Split up your main function

Don't handle file name computations and math stuff in the same function. It's very distracting.

Dont use using namespace std;

Yes, it requires more typing, but its bad practice. For an explanation take a look at the answers to this question.

Use (const) references when appropriate

Disclaimer: I don't know Eigen, but I assume MatrixXd is an expensive-to-copy object.

You should use references to hand expensive-to-copy objects to functions. If they are input only, use const references - if they are in/out non-const references. So for save_mat use a const MatrixXd& just like you do for the file name string.

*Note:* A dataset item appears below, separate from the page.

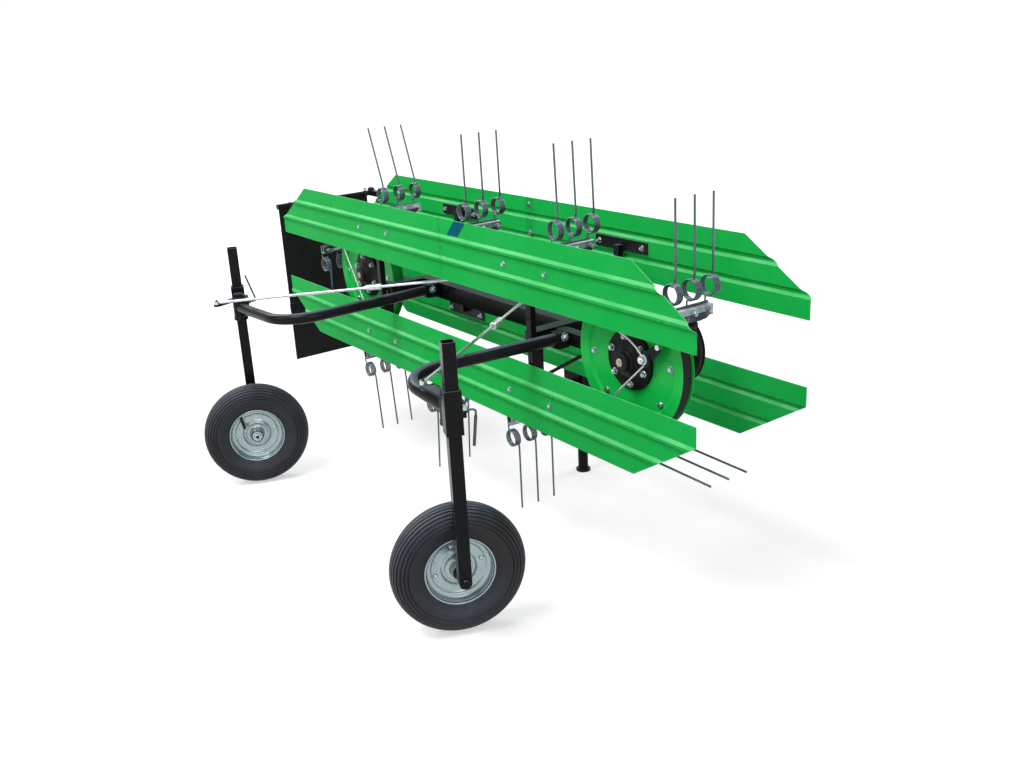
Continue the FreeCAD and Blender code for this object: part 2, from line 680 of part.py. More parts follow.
def tyre(side):
    w, r = TYRE_W / 2, TYRE_R
    g = 0.2
    pts = [(BEAD_R + g, -34 + g), (RIM_R + g, -34 + g), (RIM_R + 6, -37), (142, -49),
           (160, -w), (176, -50), (190, -42), (200, -30), (r - 2, -16), (r, -6),
           (r, 6), (r - 2, 16), (200, 30), (190, 42), (176, 50), (160, w),
           (142, 49), (RIM_R + 6, 37), (RIM_R + g, 34 - g), (BEAD_R + g, 34 - g),
           (BEAD_R + g, 22), (118, 26), (140, 38), (162, 42), (180, 36),
           (192, 20), (196, 0), (192, -20), (180, -36), (162, -42), (140, -38),
           (118, -26), (BEAD_R + g, -22)]
    body = turned(pts, V(wheel_centre(side), 0, TYRE_R), V(1, 0, 0))
    return steer_turn(body, side)


def rim(side):
    """Dished disc wheel with its hub tube."""
    t = 3.0
    pts = [(RIM_R, -37), (RIM_R, -34), (BEAD_R, -34), (BEAD_R, -20), (84, -12),
           (84, 12), (BEAD_R, 20), (BEAD_R, 34), (RIM_R, 34), (RIM_R, 37),
           (BEAD_R - t, 37), (BEAD_R - t, 22), (80, 14), (80, 3), (62, 3),
           (50, 10), (26, 10), (26, 40), (AXLE_R + RUN / 3, 40),
           (AXLE_R + RUN / 3, -40), (26, -40), (26, -10), (50, -10), (62, -3),
           (80, -3), (80, -14), (BEAD_R - t, -22), (BEAD_R - t, -37)]
    body = turned(pts, V(wheel_centre(side), 0, TYRE_R), V(1, 0, 0))
    return steer_turn(body, side)


for label, side, lever, up in (("left", -1, LEVER_LEFT, True),
                               ("right", 1, LEVER_RIGHT, False)):
    nodes[label + "_castor_sleeve"] = castor_sleeve(side, lever)
    nodes[label + "_clamp_handle"] = clamp_handle(side, up)
    nodes[label + "_leg"] = leg(side)
    nodes[label + "_tyre"] = tyre(side)
    nodes[label + "_rim"] = rim(side)


# ---- tie rods ------------------------------------------------------------
def tie_rod(side, lever, level, buckle):
    """Rod with a turnbuckle and an eye at each end."""
    a = math.radians(lever)
    tip = V(side * PIVOT_X + LEVER_LEN * math.cos(a),
            PIVOT_Y + LEVER_LEN * math.sin(a), LEVER_Z + 4 + RUN)
    pin = V(HITCH_X, ROD_PIN_Y, level)
    start, end = tip + V(0, 0, 6), pin + V(0, 0, 7 - side * 2)
    d = (end - start).normalize()
    mid = start + (end - start) * buckle
    body = fuse(rod(start + d * 6, end - d * 12, 5),
                rod(mid - d * 30, mid + d * 30, 9.5),
                Part.makeCylinder(11, 12, tip), Part.makeCylinder(14, 14, pin))
    return body.cut(Part.makeCylinder(6 + RUN, 40, pin - V(0, 0, 16)))


nodes["left_tie_rod"] = tie_rod(-1, LEVER_LEFT, ROD_PIN_Z - 8 + RUN, 0.48)
nodes["right_tie_rod"] = tie_rod(1, LEVER_RIGHT, ROD_PIN_Z - 16 - RUN - 14, 0.5)


# ---- parking stand -------------------------------------------------------
def stand_sleeve():
    x, y = STAND_X, STAND_Y
    sleeve = tube(V(x, y, HITCH_Z - 40), V(x, y, HITCH_Z + 60), 26, STAND_R + FIT)
    arm = box(x - 12, HITCH_X - 55.2, 300, y - 22, HITCH_Z, HITCH_Z + 40)
    return fuse(sleeve, arm).cut(rod(V(x, y, HITCH_Z - 50), V(x, y, HITCH_Z + 70),
                                     STAND_R + FIT))


def stand_tube():
    x, y = STAND_X, STAND_Y
    return fuse(rod(V(x, y, 6), V(x, y, STAND_TOP), STAND_R),
                rod(V(x, y, 0), V(x, y, 8), 29))


nodes["stand_sleeve"] = stand_sleeve()
nodes["parking_stand"] = stand_tube()


# ---- swath board ---------------------------------------------------------
def board_carrier():
    """Tube along the rear plate and the cross bar that carries the board."""
    face = PLATE_Y + PLATE_T / 2 + 0.3
    z = BOARD_BAR_Z
    along = box(BOARD_X - 14, -370, face, face + 25, z - 12.5, z + 12.5)
    bar_ = rod(V(BOARD_X, -BOARD_HALF - 6, z), V(BOARD_X, face + 30, z), 12)
    return fuse(along, bar_)


def swath_board():
    z1 = BOARD_BAR_Z - 12.3
    return box(BOARD_X - 2.5, BOARD_X + 2.5, -BOARD_HALF, BOARD_HALF - 24, BOARD_LOW, z1)


def board_stiffener():
    return box(BOARD_X + 2.7, BOARD_X + 8.7, -BOARD_HALF - 4, BOARD_HALF - 24,
               BOARD_LOW + 232, BOARD_LOW + 270)


nodes["board_carrier"] = board_carrier()
nodes["swath_board"] = swath_board()
nodes["board_stiffener"] = board_stiffener()

# ---- origin at the bottom centre of the whole machine, then the files ----
whole = Part.makeCompound(list(nodes.values())).optimalBoundingBox(True, False)
shift = V(-(whole.XMin + whole.XMax) / 2, -(whole.YMin + whole.YMax) / 2, -whole.ZMin)
for name, shape in nodes.items():
    shape.translate(shift)
    shape.exportStep("parts/%s.step" % name)
    print(name, len(shape.Solids), shape.isValid(), round(shape.Volume / 1e6, 3))
print("moved by", shift)
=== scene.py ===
"""Looks of the belt hay tedder: smooth pieces, fittings and finishes around the fixed frame.

Sizes in this file are millimetres in the maker's own axes (X along the working
width from the plates' middle, Y to the tractor, Z up from the ground) until
place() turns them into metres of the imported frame.
"""
import json
import math

import bmesh
import bpy
import numpy as np
from mathutils import Matrix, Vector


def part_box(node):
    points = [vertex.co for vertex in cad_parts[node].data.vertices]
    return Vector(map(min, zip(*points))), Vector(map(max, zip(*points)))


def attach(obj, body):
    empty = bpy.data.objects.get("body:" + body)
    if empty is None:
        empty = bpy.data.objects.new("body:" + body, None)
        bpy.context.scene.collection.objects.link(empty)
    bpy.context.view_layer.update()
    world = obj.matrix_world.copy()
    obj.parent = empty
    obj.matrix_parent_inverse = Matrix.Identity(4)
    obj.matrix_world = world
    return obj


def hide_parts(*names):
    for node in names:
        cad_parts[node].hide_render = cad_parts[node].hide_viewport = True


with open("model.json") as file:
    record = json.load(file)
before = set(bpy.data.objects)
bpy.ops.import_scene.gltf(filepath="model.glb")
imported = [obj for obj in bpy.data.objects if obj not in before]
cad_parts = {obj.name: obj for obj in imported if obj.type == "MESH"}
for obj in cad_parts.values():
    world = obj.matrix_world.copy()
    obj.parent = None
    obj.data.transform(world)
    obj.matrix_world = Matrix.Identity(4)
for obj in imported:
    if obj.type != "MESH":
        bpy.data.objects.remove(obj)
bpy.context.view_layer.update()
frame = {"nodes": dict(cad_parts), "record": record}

MM = 0.001
front_sheet, rear_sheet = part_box("front_upper_plate"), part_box("rear_upper_plate")
ZERO = np.array([(front_sheet[0].x + front_sheet[1].x) / 2,
                 (front_sheet[0].y + rear_sheet[1].y) / 2, 0.0])
X, Y, Z = np.eye(3)


def place(points):
    """Maker's millimetres to metres of the frame: point * 0.001 + ZERO."""
    return np.asarray(points, float) * MM + ZERO


def unit(v):
    """v / |v|, along the last axis."""
    v = np.asarray(v, float)
    return v / np.linalg.norm(v, axis=-1, keepdims=True)


# ---- surfaces ------------------------------------------------------------
def skin(grid, wrap_u=False, wrap_v=False, cap_u=False):
    """A grid of points P(u, v) as a mesh: cell (i, j) is the quad P(i, j), P(i+1, j),
    P(i+1, j+1), P(i, j+1), with the ends i = 0 and i = last closed by polygons."""
    nu, nv = grid.shape[:2]
    ids = np.arange(nu * nv).reshape(nu, nv)
    walk = np.vstack([ids, ids[:1]]) if wrap_u else ids
    walk = np.hstack([walk, walk[:, :1]]) if wrap_v else walk
    quads = np.stack([walk[:-1, :-1], walk[1:, :-1], walk[1:, 1:], walk[:-1, 1:]], -1)
    faces = [quads.reshape(-1, 4)]
    if cap_u:
        faces += [ids[:1, ::-1], ids[-1:]]
    return outward((grid.reshape(-1, 3), faces))


def outward(part):
    """Signed volume = sum of a . (b x c) over the faces' triangles (a, b, c); where it is
    negative, every face is turned round."""
    points, faces = part
    volume = 0.0
    for f in faces:
        a = points[f[:, 0]]
        for k in range(1, f.shape[1] - 1):
            volume += np.einsum("ij,ij->", a, np.cross(points[f[:, k]], points[f[:, k + 1]]))
    return (points, [f[:, ::-1] for f in faces]) if volume < 0 else part


def join(parts):
    """Several meshes as one: each mesh's face numbers move on by the points before it."""
    points, faces, start = [], [], 0
    for p, fs in parts:
        points.append(p)
        faces += [f + start for f in fs]
        start += len(p)
    return np.vstack(points), faces


def copies(part, centres, turns):
    """The part repeated: copy k is turn k times the point, plus centre k."""
    points, faces = part
    n = len(points)
    spread = np.einsum("kij,nj->kni", np.asarray(turns, float), points)
    spread = spread + np.asarray(centres, float)[:, None]
    step = np.arange(len(centres)) * n
    return (spread.reshape(-1, 3),
            [(f[None] + step[:, None, None]).reshape(-1, f.shape[1]) for f in faces])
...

One could argue that auto current_V = prev_V ... is also dangerously expensive because it requries assignment of expensive-to-copy objects. But in this case it is an rvalue so move assignment can be used. You could also use const auto& current V = ... instead which would express the intent of not modifying it later and perform slightly better (the latter being probably irrelevant)

Note The rest is mainly C++11 biased.

Loops

In C++11, avoid raw loops. Use range-based loops instead.

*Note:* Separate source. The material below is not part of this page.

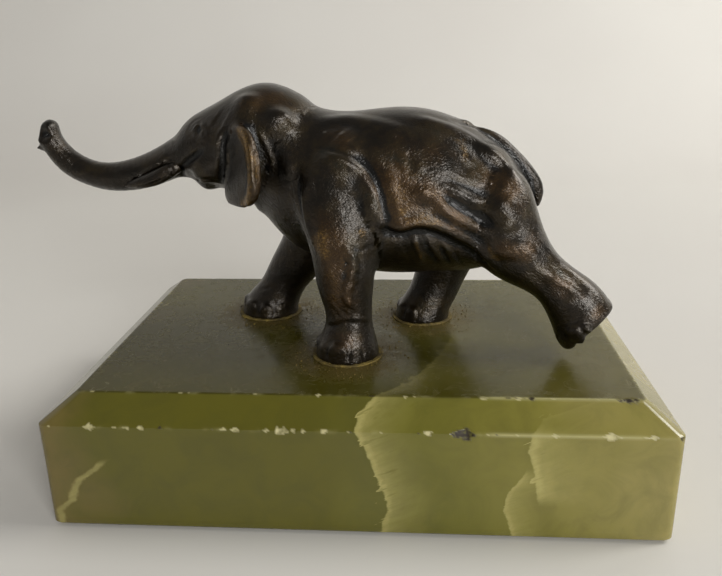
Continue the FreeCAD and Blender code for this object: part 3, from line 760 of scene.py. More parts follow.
def buildTusk(node, side):
    line = [(x, midline + side * y, z) for x, y, z in tusk["line"]]
    piece = addRoll(line, tusk["radii"], sides=16)
    piece.name = node + "_casting"
    remesh(piece, tusk["voxel"])
    clay = readClay(piece)
    relax(clay, 4, 0.5)
    skinOf(clay)
    view = "near" if side < 0 else "far"
    crease(clay, view, 0.5, 0.16, [(-48.2, 42.6), (-51.6, 41.2), (-55.0, 40.3)])
    crease(clay, view, 0.6, 0.22, [(-46.4, 42.6), (-46.0, 44.4), (-46.8, 46.2)])
    clay["browned"] = np.full(len(clay["places"]), 0.12)
    clay["gilded"] = np.clip((clay["normals"][:, 2] - 0.5) * 0.4, 0, 0.2)
    markRidges(clay)
    markChasing(clay)
    saveLayers(clay, bronzeLayers)
    finishClay(clay)
    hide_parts(node)
    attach(piece, "root")
    return piece


tusks = [buildTusk("near_tusk", -1), buildTusk("far_tusk", 1)]


# crusts: the crumbly bed of setting compound under each planted foot

crust = {
    "voxel": 0.22,
    "lumps": 40,    # round the rim of each foot
    "grains": 420,    # loose crumbs about each foot
    "spread": 8.0,    # mm, how far the crumbs reach
    "seed": 11,
}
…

Especially with the vector rcreated by arrange - It's neither efficient nor very clear to store the values you are going to process in the t_vector that you can easily generate on the fly instead of wasting memory on that. Usually I would recommend looking at cppitertools or range-v3, which allows for a more efficient and cleaner abstraction of the t values.

Also use range-based loops for the outer loop through dt_array. You can also replace the innermost loop with with cppitertools/range-v3.

Use const or constexpr....

... for local variables that don't change. Further define one variable per line and set it's value right at the definition (even if it is not const).

Use std::array instead of array[]

Simply use a constexpr n_dt and stay away for those sizeof hacks to figure out the number of elements you just defined a few lines earlier.